This anxiety extends to parties I attend, too. I worry that my standing in a corner and being a wallflower is distressing to others. If I only know a couple of people at a party, that's what I tend to do. I accompanied Steph and David to a 70s themed fondue party on Saturday while visiting them up in Seattle. I was very excited about it before hand as I'd never had fondue, which is sad given that I am a cheese enthusiast. But as we approached the door, the "What am I going to do?" feeling came over me. I reminded Stephanie of my social retardation and she told me that was fine and to go ahead and cling. I'm pretty good at it so I don't totally look like I'm tailing her. I hang back a bit so if my clingee walks away, I follow a little bit later. It's best for all involved.

'The Wallflower' by Norman Rockwell

Stephanie did her best to include me and introduced me to her friends who were almost all very nice. All but one, who is just the kind of person who keeps people like me in a state of mortal terror. We'll call her Jamie. Jamie, after being introduced to me, stuck out her hand apprehensively, and seemed to be so busy looking me up and down with scrutiny that she did not state her name after I stated mine. I had to ask. When she said "Jamie", it was cold. Soon after this painful exchange, I responded with merriment to something someone else said only to catch the sight of Jamie and a long disapproving stare at me which she obviously began when I wasn't looking at her. Just when you try to tell yourself that you are overreacting about being perceived as a dolt, you meet someone like Jamie.

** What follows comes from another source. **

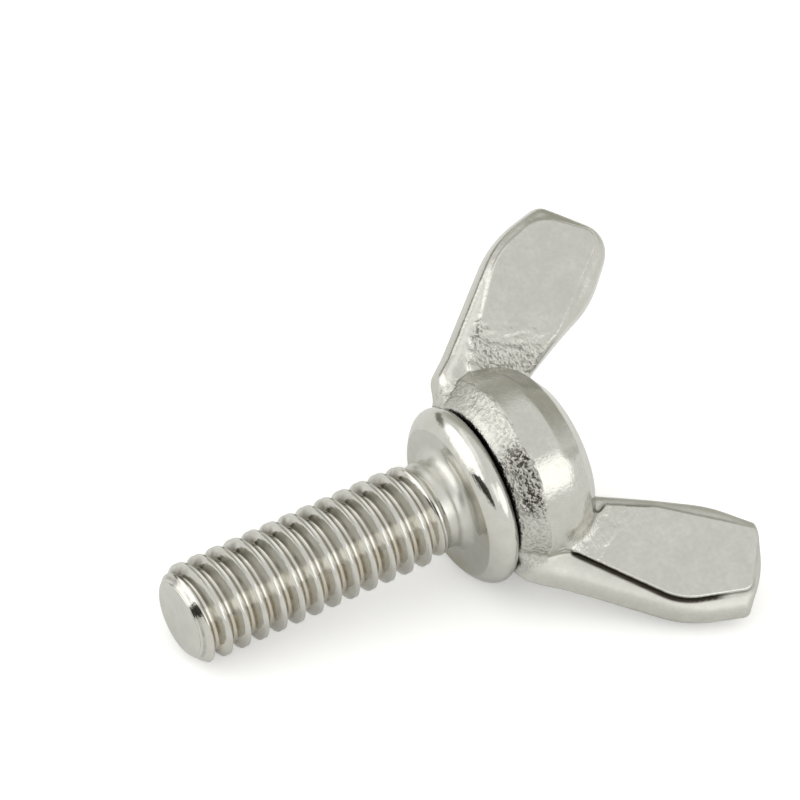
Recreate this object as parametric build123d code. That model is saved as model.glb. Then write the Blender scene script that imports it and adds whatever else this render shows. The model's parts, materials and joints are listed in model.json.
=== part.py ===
from build123d import *
import os
from math import asin, atan2, cos, degrees, hypot, radians, sin, sqrt, tan

# A quarter-inch wing screw in two pieces: a rolled stud with a solid collar, and a cast head with two
# wings that is pressed onto the stud's spigot. Millimetres. Both pieces are drawn upright on the screw's
# own axis, with z = 0 on the collar's bearing face, the thread below it and the wings along X above it.
# They are then laid down together in the position the screw comes to rest in on a flat surface.

# Stud
thread_diameter = 6.35  # 1/4-20 UNC, major diameter
thread_length = 19.05  # from the collar's bearing face to the tip
tip_face_diameter = 5.2
tip_chamfer_length = 0.6
neck_diameter = 5.6  # the blank's size before rolling, about the thread's pitch diameter
neck_length = 1.7  # plain length between the thread and the collar
runout_length = 1.2  # the thread fades to the neck over this length
neck_fillet = 1.05
collar_diameter = 11.5
collar_thickness = 1.65
collar_face_diameter = 10.0  # the flat bearing ring, up to the crease where the rolled rim starts
collar_back_diameter = 11.3
collar_widest_height = 1.15  # of the rim's widest ring above the bearing face
spigot_diameter = 4.8
spigot_length = 4.0
spigot_chamfer = 0.4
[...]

When that group moved away, I asked Steph what was up with her and turns out, it isn't me after all, but her. I guess she has really low self esteem and masks it that way. She has a very pretty faced (marred only with a sour expression) but I guess her weight problem makes her hateful. Her insecurity made me feel a little sorry for her, though I can only feel so sorry for someone who compensates with nastiness. This new information on Jamie was empowering, so as we left the party, I made a point of complimenting her earrings (which were rad) and her poncho. I thought either I'll make her feel good or just make her even more mad by being un-hateable. I do love killing with kindness.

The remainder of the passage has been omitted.